SRT results (n = 53). A: group average of median RT (left) and accuracy (Acc; right) for run 1 (blue) and run 2 (red). Shaded areas represent group SE. B: reliability of RT, temporal variability, and learning between the run 1 and run 2 scores. Baseline metrics of RT and the SD of RT are taken from blocks 2–4 (early in training). Learning is calculated from the last 4 blocks (Random blocks 13 and 15 minus Sequence blocks 12 and 14). C: correlation between different measures of performance. D: reliability of learning (left) and correlation of learning and baseline metrics of learning at the midway probe (Random block 7 minus Sequence blocks 6 and 8) (center and right).

Fig. 4.

ASRT results (n = 25). A: group average of median RT for run 1 and run 2 (left), divided into low- and high-frequency triplets (center), and as difference scores (right). B: reliability of RT, temporal variability, and learning between run 1 and run 2 scores.
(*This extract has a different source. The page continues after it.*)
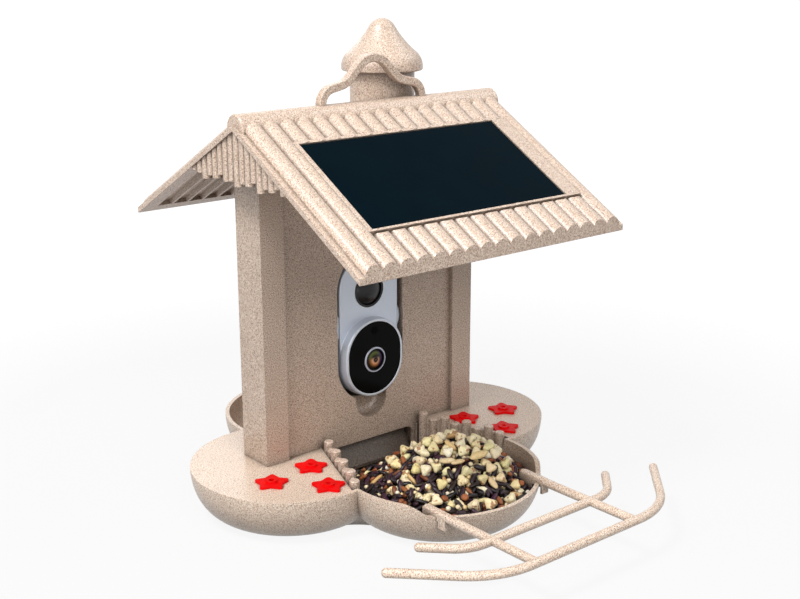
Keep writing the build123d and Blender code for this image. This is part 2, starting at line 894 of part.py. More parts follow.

Baseline metrics of RT and the SD of RT are based on data from blocks 2 and 3 (early in training); learning is averaged over blocks 4–45. C: correlations between different measures of performance.

Fig. 5.

Between-task correlations of learning scores. A: correlation between learning measures of visuomotor adaptation SRT using the final probe of SRT learning (left) and midway SRT learning (right). B: correlation between learning measures on visuomotor adaptation and ASRT. Note that the positive correlation is largely influenced by the participant who had the fastest rate of adaptation and exhibited the largest amount of sequence learning. When the correlation is recalculated without this individual, there is no correlation between the learning measures for the 2 tasks (r = −0.17, P = 0.48). C: histogram of responses on Likert scale to survey question probing awareness of the perturbation (VMA) or sequence (SRT and ASRT). Low values correspond to low awareness; high values correspond to high awareness. Although all of the scores are toward the lower end, there is a rightward shift of the distribution for the SRT task, indicative of higher awareness of the presence of a sequence.